Aerospike behavior when node dies

Thanks for posting to on our forum!

You can find details about Aerospike’s data distribution and rebalancing mechanism on our site, specifically on this page.

To your questions:

  • With replication factor 1, if a node goes down the data stored on it will not be available (roughly 1/N of the data, with N the number of nodes in the cluster). With replication factor 2, the data will be available from the node holding the replica copy of the data that was held by the node holding the master copy. The data will also rebalance across all the nodes and you would still end up with 2 copies (assuming you have enough storage capacity on the remaining nodes of course). I encourage you to read also the per-transaction consistency guarantees.

  • The client fetches a partition map every second from all nodes in the cluster (a partition map indicates, for each partition, which node holds the master copy and which node holds the replica). So when a node goes down, the client will within a second max get the new partition map and will not issue any request to a dead node. If the data has not rebalanced yet, request will be proxied to the node holding the data.

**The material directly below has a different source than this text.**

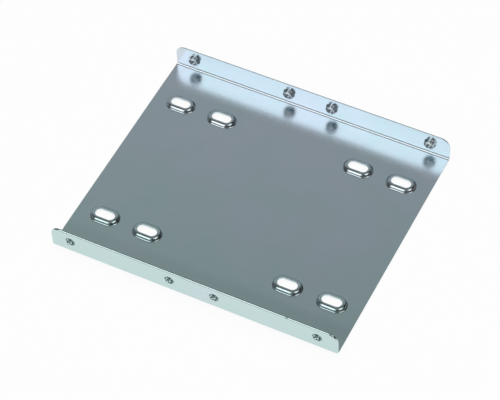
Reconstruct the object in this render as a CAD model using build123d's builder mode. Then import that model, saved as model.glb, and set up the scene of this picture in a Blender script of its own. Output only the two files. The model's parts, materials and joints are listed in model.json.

  • When a node leaves or joins a cluster, a new partition map is generated and the data rebalances accordingly across the nodes (we call this ‘migrations’). During migrations, data may not ‘yet’ be on the node it’s supposed to be, which will cause such requests to ‘proxy’ to the right node.

  • When a node ‘dies’ or leaves the cluster, a new partition map is generated which the client will get within 1 second and will then write the data to the new node holding the master copy for that data. You can tune the number of retries and the time out per request on the client side.

Hope this helps, let us know otherwise! –meher